Written task – Restate, exactly and only, the lines from the first through the line containing "# The straps".

Source excerpt –
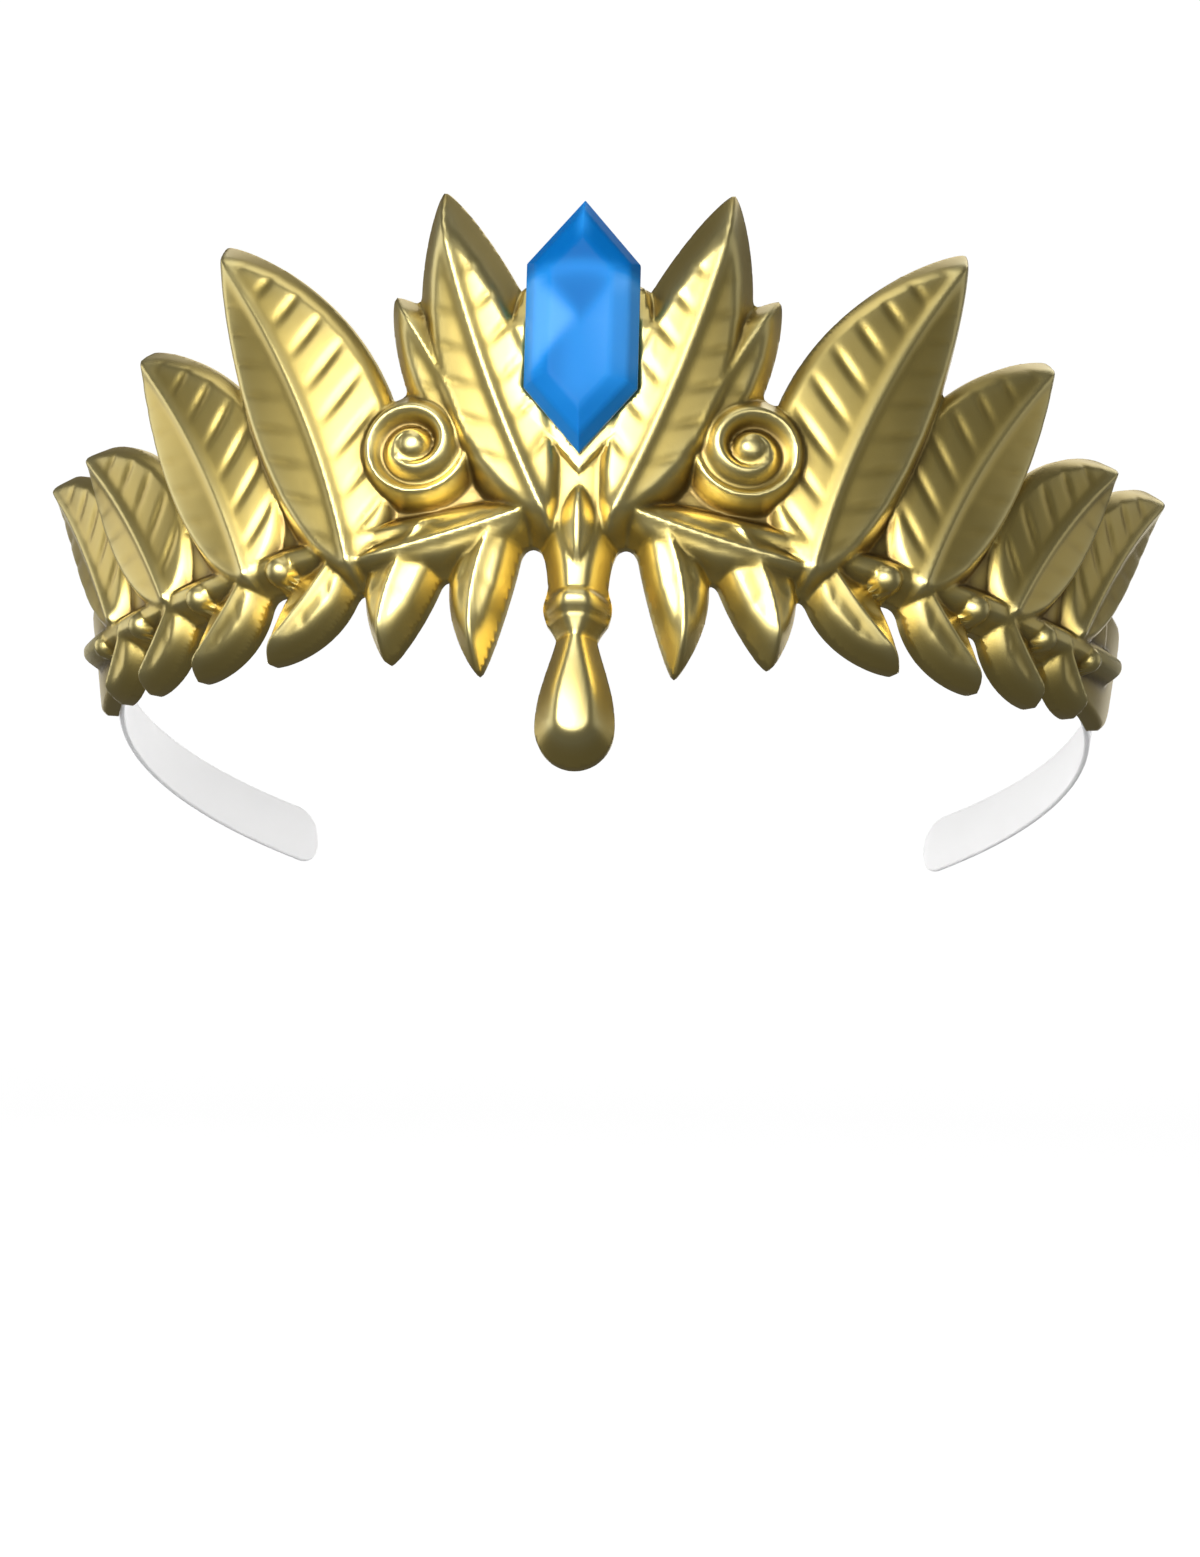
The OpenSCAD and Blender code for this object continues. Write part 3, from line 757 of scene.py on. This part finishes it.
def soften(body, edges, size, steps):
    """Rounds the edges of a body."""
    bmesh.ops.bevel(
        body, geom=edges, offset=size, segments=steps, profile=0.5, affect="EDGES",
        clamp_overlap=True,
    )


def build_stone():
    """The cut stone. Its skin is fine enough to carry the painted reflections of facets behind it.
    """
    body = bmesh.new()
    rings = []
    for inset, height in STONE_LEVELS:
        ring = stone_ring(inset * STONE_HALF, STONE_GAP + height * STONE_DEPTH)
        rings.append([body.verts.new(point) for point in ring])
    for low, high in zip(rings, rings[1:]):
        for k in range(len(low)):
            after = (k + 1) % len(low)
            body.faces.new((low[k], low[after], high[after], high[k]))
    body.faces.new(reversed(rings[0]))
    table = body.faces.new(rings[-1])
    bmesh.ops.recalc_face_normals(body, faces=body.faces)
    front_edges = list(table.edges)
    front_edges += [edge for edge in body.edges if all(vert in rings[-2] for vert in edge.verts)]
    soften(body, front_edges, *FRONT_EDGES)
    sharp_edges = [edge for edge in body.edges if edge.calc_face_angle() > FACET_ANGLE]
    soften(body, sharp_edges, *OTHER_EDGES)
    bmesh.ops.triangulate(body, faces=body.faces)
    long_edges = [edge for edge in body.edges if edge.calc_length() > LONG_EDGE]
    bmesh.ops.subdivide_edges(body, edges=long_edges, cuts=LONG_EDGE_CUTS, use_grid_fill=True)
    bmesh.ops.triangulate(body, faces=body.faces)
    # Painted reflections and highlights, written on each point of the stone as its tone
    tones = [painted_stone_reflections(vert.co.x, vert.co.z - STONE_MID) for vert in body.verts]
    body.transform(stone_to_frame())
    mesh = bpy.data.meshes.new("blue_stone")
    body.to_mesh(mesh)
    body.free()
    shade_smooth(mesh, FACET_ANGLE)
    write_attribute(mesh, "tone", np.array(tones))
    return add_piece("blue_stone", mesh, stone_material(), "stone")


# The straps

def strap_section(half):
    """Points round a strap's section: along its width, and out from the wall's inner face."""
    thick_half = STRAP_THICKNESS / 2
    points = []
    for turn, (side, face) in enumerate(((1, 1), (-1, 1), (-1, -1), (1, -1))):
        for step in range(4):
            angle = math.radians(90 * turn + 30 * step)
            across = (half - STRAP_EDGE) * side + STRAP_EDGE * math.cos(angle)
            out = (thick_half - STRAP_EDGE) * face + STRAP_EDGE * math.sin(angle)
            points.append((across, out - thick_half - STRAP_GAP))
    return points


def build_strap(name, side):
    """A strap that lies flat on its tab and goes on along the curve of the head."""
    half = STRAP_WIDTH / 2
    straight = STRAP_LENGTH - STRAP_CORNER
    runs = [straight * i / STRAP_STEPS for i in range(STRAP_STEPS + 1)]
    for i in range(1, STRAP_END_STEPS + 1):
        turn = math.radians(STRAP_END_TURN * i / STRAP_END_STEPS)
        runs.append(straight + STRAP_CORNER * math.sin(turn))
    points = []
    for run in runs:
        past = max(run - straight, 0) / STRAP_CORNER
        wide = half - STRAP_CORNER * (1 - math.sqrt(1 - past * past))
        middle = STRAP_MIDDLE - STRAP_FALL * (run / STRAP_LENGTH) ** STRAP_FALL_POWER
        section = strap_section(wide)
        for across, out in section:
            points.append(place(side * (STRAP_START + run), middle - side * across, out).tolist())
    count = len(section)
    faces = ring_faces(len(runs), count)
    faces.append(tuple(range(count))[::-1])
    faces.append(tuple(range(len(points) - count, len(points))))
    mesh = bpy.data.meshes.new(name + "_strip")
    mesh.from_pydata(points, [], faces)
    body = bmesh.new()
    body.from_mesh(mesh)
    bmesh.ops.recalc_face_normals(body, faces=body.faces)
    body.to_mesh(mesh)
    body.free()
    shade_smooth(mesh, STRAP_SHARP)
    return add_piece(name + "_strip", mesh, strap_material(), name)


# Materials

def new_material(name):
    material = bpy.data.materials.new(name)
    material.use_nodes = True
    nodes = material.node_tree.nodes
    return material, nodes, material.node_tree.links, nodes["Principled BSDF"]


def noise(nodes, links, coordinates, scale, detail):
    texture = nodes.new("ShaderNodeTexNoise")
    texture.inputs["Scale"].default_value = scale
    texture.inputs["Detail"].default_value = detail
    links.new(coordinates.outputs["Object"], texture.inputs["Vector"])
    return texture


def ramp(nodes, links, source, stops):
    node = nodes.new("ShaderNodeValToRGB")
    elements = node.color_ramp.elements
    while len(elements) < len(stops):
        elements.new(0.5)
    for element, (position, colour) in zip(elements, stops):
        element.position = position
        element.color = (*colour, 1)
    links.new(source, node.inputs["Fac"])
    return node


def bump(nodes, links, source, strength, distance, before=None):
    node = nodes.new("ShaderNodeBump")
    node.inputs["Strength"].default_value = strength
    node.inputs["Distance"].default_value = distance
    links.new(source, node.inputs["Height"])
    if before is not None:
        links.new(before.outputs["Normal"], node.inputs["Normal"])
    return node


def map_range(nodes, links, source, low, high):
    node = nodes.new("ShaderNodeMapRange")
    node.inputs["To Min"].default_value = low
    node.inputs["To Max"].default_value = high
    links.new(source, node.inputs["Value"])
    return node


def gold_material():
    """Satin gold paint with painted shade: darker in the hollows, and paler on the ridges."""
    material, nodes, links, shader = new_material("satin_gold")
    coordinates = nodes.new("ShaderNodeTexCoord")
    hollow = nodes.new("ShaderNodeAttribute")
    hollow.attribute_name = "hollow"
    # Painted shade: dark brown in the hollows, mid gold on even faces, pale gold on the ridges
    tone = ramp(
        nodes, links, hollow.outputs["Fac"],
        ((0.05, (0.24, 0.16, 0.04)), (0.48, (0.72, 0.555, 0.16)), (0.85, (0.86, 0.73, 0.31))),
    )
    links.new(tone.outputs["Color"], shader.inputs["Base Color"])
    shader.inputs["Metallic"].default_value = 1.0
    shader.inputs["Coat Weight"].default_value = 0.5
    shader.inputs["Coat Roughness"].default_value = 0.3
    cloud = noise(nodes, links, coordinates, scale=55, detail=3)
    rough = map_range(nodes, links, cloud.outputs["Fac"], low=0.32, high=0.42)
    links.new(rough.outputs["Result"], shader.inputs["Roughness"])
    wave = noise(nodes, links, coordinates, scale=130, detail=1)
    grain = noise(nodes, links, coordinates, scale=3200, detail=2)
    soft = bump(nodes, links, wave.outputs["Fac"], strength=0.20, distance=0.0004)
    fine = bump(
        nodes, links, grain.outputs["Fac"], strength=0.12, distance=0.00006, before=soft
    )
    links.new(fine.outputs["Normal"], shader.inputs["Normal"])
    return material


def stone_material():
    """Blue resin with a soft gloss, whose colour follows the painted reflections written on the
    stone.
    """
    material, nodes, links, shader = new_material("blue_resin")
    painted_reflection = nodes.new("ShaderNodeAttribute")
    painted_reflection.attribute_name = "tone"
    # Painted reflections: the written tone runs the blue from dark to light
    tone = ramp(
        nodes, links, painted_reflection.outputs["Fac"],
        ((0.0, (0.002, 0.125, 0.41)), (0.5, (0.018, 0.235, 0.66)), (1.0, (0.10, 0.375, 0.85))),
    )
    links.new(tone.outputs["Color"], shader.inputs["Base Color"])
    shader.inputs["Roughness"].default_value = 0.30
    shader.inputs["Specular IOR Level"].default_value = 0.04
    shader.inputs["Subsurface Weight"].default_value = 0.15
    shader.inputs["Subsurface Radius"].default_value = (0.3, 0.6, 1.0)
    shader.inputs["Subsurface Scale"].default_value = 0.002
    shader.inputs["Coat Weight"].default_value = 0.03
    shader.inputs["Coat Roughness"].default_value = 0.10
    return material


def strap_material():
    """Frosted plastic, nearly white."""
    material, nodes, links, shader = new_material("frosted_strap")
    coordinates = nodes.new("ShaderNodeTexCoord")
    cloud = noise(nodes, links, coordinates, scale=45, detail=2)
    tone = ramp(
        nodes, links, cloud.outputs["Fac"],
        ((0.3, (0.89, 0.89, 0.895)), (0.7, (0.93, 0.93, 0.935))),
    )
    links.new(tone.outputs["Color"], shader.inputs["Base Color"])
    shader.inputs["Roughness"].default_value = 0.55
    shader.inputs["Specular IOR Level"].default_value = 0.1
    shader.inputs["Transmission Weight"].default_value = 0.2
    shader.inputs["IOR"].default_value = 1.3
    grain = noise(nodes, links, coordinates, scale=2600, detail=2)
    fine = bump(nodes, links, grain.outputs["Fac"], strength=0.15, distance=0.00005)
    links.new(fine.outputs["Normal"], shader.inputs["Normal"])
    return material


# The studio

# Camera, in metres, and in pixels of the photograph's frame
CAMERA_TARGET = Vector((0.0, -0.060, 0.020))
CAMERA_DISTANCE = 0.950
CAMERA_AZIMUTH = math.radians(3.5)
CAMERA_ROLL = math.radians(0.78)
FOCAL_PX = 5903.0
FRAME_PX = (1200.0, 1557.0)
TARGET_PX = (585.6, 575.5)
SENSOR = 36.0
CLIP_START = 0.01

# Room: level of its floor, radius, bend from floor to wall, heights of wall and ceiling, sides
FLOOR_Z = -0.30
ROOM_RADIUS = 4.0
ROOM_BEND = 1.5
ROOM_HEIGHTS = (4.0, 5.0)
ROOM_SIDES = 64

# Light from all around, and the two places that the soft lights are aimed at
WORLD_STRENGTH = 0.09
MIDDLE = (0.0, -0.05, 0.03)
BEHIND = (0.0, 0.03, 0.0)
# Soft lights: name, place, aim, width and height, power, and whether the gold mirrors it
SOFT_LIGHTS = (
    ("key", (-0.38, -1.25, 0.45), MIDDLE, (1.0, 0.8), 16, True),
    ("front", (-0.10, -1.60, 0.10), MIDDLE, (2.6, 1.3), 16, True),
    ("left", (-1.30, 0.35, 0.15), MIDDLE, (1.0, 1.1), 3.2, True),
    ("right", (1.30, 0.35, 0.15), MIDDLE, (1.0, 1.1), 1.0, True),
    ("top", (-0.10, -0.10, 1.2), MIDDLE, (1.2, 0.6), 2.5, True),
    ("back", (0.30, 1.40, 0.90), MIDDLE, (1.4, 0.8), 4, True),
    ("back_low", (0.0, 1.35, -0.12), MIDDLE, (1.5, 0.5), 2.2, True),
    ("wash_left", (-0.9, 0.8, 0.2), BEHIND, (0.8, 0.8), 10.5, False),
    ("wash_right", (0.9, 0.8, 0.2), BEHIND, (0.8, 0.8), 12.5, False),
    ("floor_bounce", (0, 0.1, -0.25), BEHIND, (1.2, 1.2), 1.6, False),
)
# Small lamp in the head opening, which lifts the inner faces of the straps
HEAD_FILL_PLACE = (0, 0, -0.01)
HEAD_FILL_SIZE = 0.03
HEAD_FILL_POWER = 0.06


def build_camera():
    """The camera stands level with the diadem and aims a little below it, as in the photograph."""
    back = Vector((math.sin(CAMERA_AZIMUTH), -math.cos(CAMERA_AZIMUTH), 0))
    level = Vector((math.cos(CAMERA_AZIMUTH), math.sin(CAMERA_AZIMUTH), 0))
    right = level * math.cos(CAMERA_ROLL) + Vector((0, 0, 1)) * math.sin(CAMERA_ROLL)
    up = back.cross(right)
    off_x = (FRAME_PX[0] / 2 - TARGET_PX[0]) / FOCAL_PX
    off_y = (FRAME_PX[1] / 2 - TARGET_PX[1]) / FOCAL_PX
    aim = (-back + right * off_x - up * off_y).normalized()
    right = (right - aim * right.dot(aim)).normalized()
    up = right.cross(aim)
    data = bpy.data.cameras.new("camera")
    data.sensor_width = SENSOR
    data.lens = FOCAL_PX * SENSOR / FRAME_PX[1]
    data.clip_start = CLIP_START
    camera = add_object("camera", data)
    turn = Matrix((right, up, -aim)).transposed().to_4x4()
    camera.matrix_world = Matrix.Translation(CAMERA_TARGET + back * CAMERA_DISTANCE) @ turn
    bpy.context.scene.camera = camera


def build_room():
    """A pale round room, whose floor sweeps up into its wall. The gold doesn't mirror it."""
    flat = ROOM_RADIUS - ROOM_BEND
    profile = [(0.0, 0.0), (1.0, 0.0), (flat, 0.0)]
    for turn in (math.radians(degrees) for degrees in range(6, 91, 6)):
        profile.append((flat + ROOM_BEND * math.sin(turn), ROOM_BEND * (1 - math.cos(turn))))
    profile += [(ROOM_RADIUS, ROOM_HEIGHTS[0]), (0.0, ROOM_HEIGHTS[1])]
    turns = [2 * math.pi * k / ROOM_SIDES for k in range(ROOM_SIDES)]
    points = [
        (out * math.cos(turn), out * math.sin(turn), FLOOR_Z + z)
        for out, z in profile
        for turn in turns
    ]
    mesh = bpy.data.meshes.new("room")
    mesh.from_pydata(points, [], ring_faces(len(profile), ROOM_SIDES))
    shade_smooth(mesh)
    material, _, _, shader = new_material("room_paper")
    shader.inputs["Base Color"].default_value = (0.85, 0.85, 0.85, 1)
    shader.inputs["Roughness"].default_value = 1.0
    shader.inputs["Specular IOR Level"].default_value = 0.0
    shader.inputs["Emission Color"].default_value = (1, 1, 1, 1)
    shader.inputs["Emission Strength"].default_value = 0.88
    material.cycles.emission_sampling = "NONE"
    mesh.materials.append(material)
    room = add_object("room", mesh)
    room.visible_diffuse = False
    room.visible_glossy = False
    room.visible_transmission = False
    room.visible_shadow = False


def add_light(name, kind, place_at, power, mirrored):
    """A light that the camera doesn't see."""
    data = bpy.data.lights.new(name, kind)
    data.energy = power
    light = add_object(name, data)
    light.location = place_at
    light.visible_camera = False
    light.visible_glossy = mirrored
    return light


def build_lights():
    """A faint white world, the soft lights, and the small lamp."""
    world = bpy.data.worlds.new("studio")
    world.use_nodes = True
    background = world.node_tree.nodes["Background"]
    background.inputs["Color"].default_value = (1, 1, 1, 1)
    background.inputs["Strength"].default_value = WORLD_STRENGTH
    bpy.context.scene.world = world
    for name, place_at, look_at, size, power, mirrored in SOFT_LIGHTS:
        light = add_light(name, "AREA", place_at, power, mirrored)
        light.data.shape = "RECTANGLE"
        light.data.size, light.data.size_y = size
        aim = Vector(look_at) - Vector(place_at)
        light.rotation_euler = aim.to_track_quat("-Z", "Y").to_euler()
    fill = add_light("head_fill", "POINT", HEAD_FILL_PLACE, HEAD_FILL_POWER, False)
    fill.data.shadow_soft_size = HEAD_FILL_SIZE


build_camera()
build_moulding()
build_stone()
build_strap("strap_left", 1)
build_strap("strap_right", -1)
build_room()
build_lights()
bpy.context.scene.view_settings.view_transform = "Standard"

Solution –
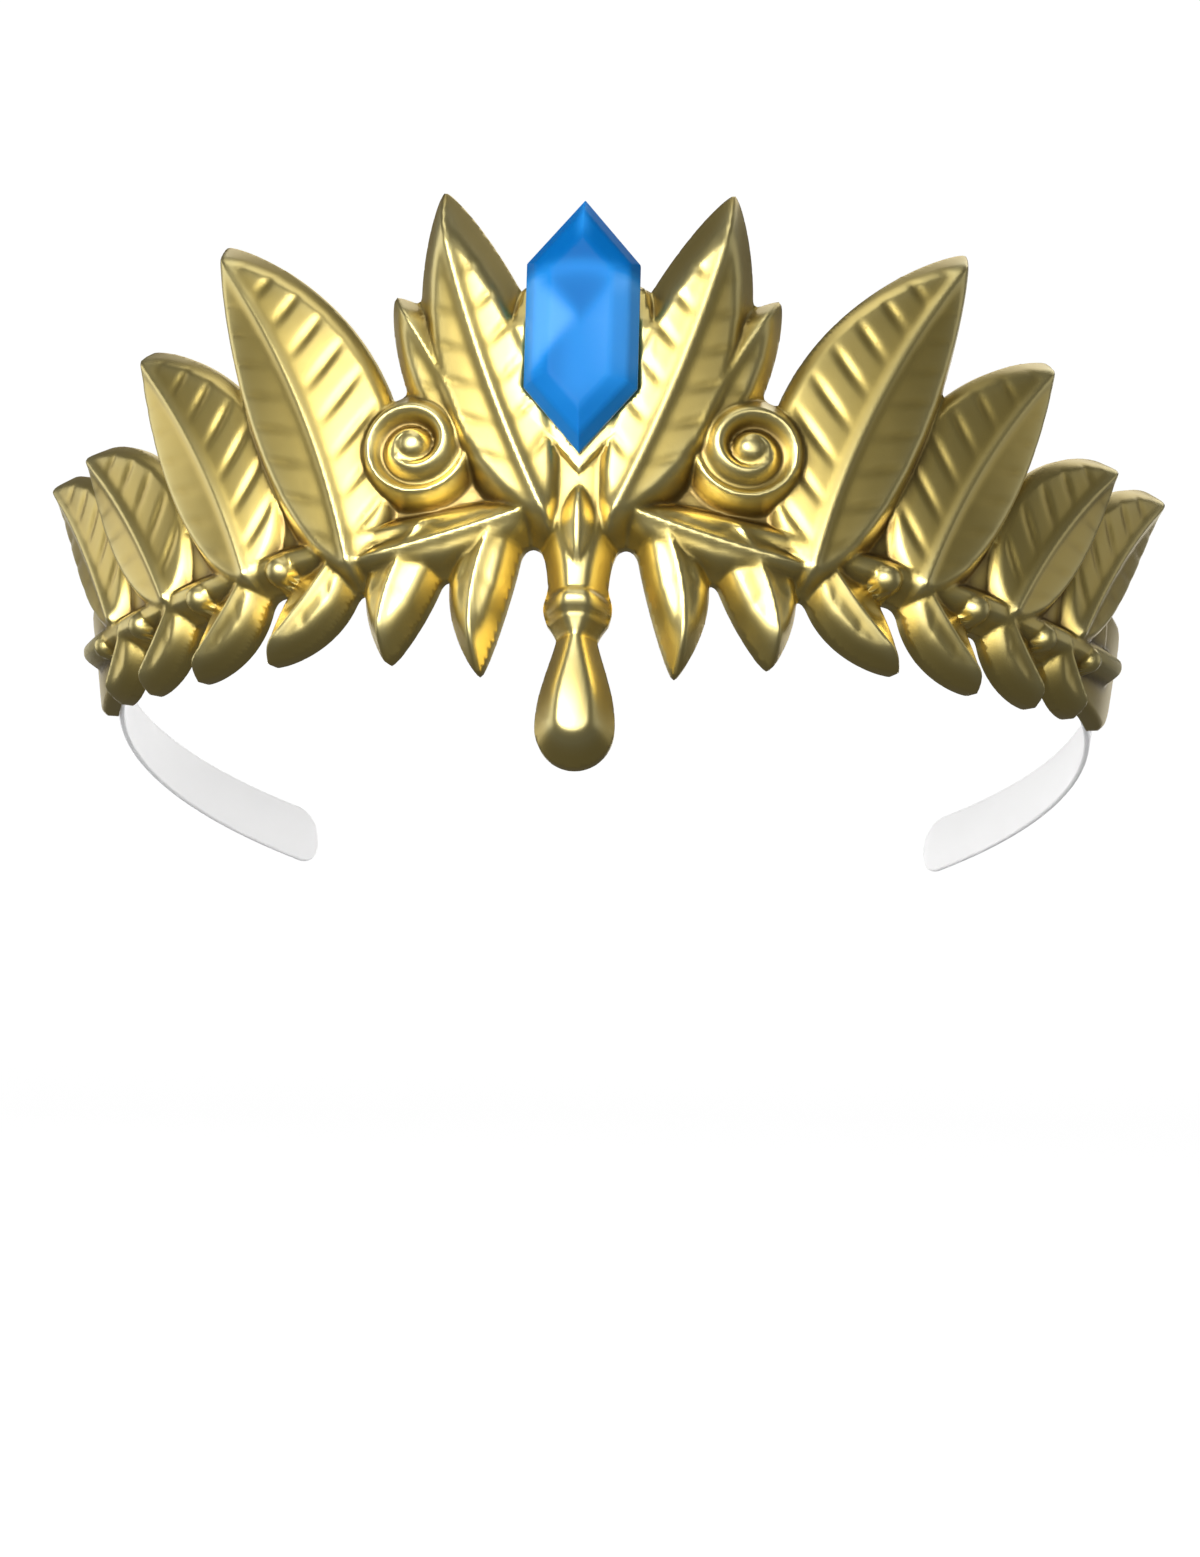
The OpenSCAD and Blender code for this object continues. Write part 3, from line 757 of scene.py on. This part finishes it.
def soften(body, edges, size, steps):
    """Rounds the edges of a body."""
    bmesh.ops.bevel(
        body, geom=edges, offset=size, segments=steps, profile=0.5, affect="EDGES",
        clamp_overlap=True,
    )


def build_stone():
    """The cut stone. Its skin is fine enough to carry the painted reflections of facets behind it.
    """
    body = bmesh.new()
    rings = []
    for inset, height in STONE_LEVELS:
        ring = stone_ring(inset * STONE_HALF, STONE_GAP + height * STONE_DEPTH)
        rings.append([body.verts.new(point) for point in ring])
    for low, high in zip(rings, rings[1:]):
        for k in range(len(low)):
            after = (k + 1) % len(low)
            body.faces.new((low[k], low[after], high[after], high[k]))
    body.faces.new(reversed(rings[0]))
    table = body.faces.new(rings[-1])
    bmesh.ops.recalc_face_normals(body, faces=body.faces)
    front_edges = list(table.edges)
    front_edges += [edge for edge in body.edges if all(vert in rings[-2] for vert in edge.verts)]
    soften(body, front_edges, *FRONT_EDGES)
    sharp_edges = [edge for edge in body.edges if edge.calc_face_angle() > FACET_ANGLE]
    soften(body, sharp_edges, *OTHER_EDGES)
    bmesh.ops.triangulate(body, faces=body.faces)
    long_edges = [edge for edge in body.edges if edge.calc_length() > LONG_EDGE]
    bmesh.ops.subdivide_edges(body, edges=long_edges, cuts=LONG_EDGE_CUTS, use_grid_fill=True)
    bmesh.ops.triangulate(body, faces=body.faces)
    # Painted reflections and highlights, written on each point of the stone as its tone
    tones = [painted_stone_reflections(vert.co.x, vert.co.z - STONE_MID) for vert in body.verts]
    body.transform(stone_to_frame())
    mesh = bpy.data.meshes.new("blue_stone")
    body.to_mesh(mesh)
    body.free()
    shade_smooth(mesh, FACET_ANGLE)
    write_attribute(mesh, "tone", np.array(tones))
    return add_piece("blue_stone", mesh, stone_material(), "stone")


# The straps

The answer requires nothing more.